“Under communism the basic building material was greyness. That’s what we all remember. Even those of us who have forgotten everything else. Communism was grey – this truism has poisoned our minds. And so, after our heroic liberation, our first reaction was to rush to a paint shop. And that’s what my country looks like now: as if a monkey had played around with a paintbrush,”
– Andrzej Stasiuk from an article in Tygodnik Powszechny by way of Slovakia’s Salon Central European Forum (scroll down to read Stasiuk’s concluding words).

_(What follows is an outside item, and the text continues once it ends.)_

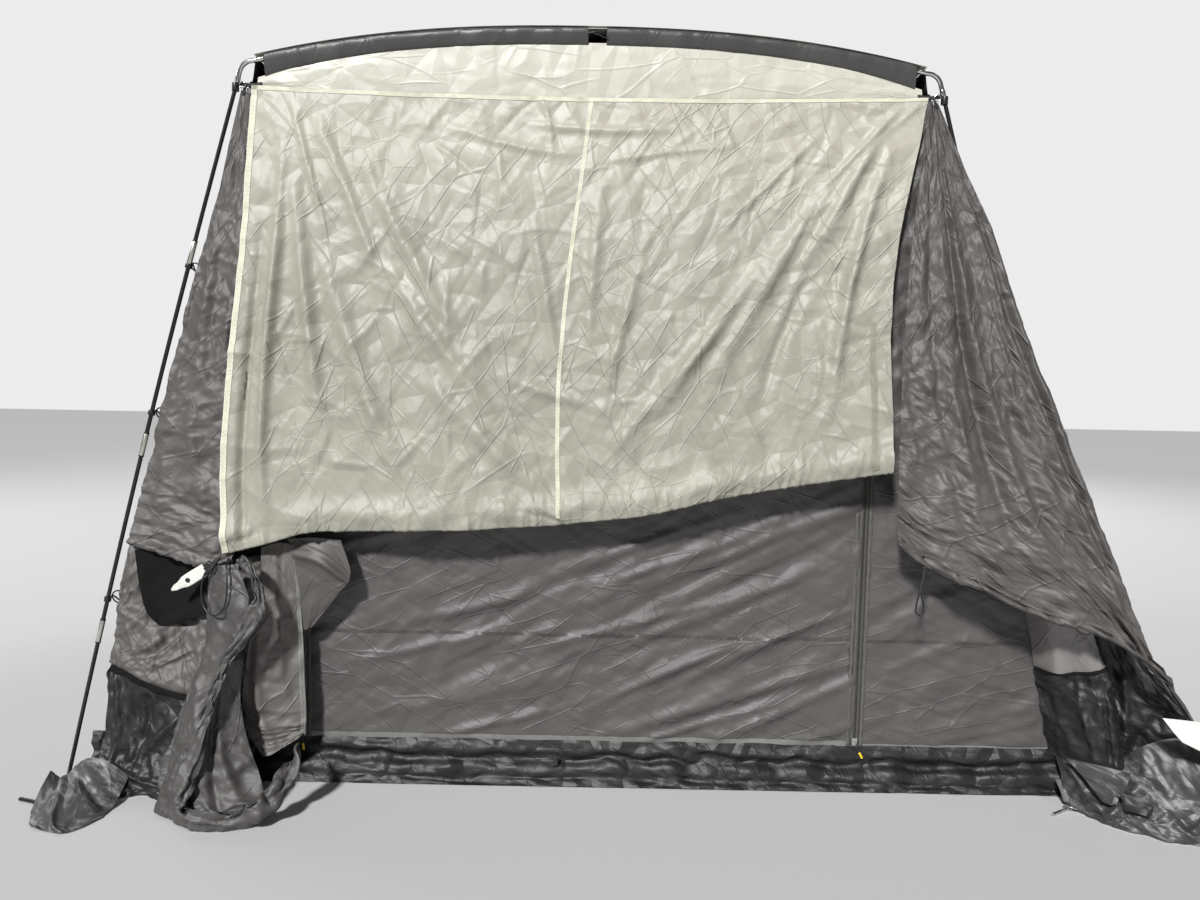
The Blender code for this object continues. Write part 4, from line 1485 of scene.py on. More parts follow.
@dataclass
class PoleClip:
    """Black clip that ties the wall's corner to a leg."""

    side: Side
    end: End
    z: float
    large: bool = False
    ring_size: tuple[float, float, float] = (0.0092, 0.013, 0.0014)
    hook_waves: tuple[float, float] = (0.008, 0.013)
    hook_r: float = 0.0022
    eye_r: float = 0.0020
    tails: tuple[float, float] = (0.020, 0.045)
    tail_width: float = 0.010
    tail_t: float = 0.0016

    def build(self) -> None:
        """Build and dress the clip."""
        name = f"{self.end.word}_clip_{self.side.word}_{round(self.z * 100)}"
        leg = PLAN.leg_point(self.side, self.end, self.z)
        up = (PLAN.leg_point(self.side, self.end, self.z + 0.02)
              - PLAN.leg_point(self.side, self.end, self.z - 0.02)).normalized()
        y = PLAN.plane_y(self.end) + self.end.value * 0.004
        wall = Vector((self.side.value * (PLAN.corner_x(self.z) + 0.001), y, self.z - 0.006))
        hand_over(turned_collar(f"{name}_ring", leg, up, *self.ring_size), BLACK_PLASTIC)
        middle = (leg + wall) / 2
        reach = (wall - leg).length
        size = self.hook_waves[self.large]
        hook = [leg + (wall - leg) * t + Vector((0, 0, size * math.sin(t * math.pi * 2.6)))
                for t in np.linspace(0.15, 1.0, 20)]
        hand_over(bent_bar(f"{name}_hook", hook, self.hook_r, 3), BLACK_PLASTIC)
        axis = Vector((0.0, 1.0, 0.25))
        eye = ring(f"{name}_eye", middle + Vector((0, 0, 0.002)), axis, max(0.30 * reach, 0.006), self.eye_r)
        hand_over(eye, BLACK_PLASTIC)
        tail = self.tails[self.large]
        path = [wall + Vector((0, self.end.value * 0.003, -tail * t)) for t in np.linspace(-0.2, 1, 8)]
        strap(f"{name}_tail", path, Vector((1, 0, 0)), self.tail_width, self.tail_t, WEBBING)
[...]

Taking dictation from Jerzy Pilch
An earlier issue of that same magazine has an account (scroll down) by the author of A Thousand Peaceful Cities and My First Suicide, Jerzy Pilch of his struggle with Parkinson’s disease. Besides all the practical obstacles there is the fact that he can’t write and so has turned to dictation, an option he had previously imagined would be reserved for his deathbed. The (summarized) article ends with a hilarious account of the responses the “one-time womanizer” Pilch gets from the women he asks to dictate for him, ranging from “Is this your latest trick? Pathetic” to “I couldn’t bear to read your drivel, and now I’m supposed to type it up?” to “I didn’t know you’re a writer.”
Bonus article on same page: Don’t miss poet Jacek Dehnel on the historical re-enactment being carried out in Southeastern Poland of the 1943 Volyn Massacre “of the local Polish (as well as Jewish, Russian and Czech) population by Ukrainian nationalists.” Advertised as the “Massacre Reconstruction” it is the clearest reminder possible that it isn’t only those who don’t remember the past who are condemned to repeat it but also those who remember it. This doesn’t leave us many alternatives, does it?

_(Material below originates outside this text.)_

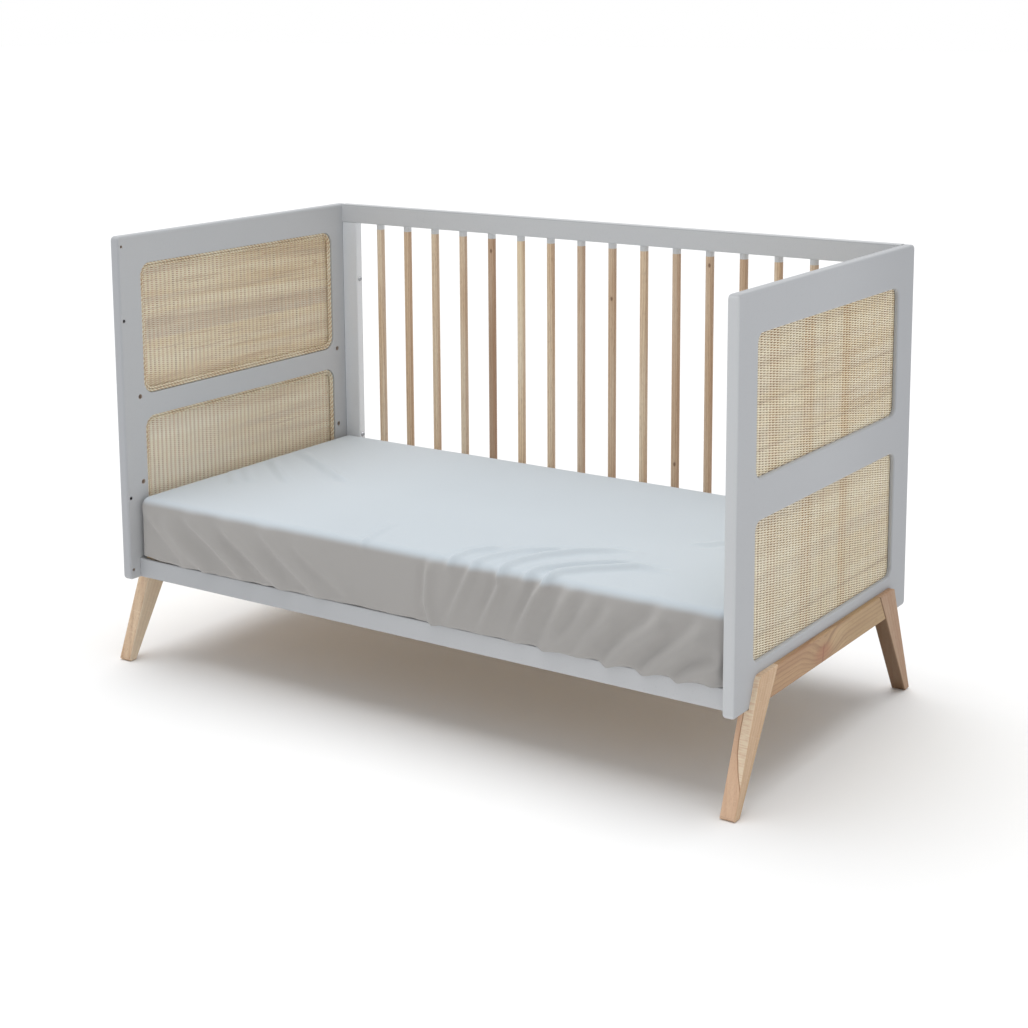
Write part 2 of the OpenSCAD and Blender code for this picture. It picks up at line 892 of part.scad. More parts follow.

Saving Kafka from the Kafkaesque
At the New Republic there is a review of Holocaust historian Saul Friedländer’s reassessment of Kafka’s letters and diaries Franz Kafka: The Poet of Shame and Guilt. Reviewer William Giraldi is upfront that the “autopsy of a writer’s personal papers is normally a tedious endeavor” but makes a good case that Friedländer, in identifying Kafka’s torment as primarily sexual, has contributed something new to the “hulking alps” of Kafka studies.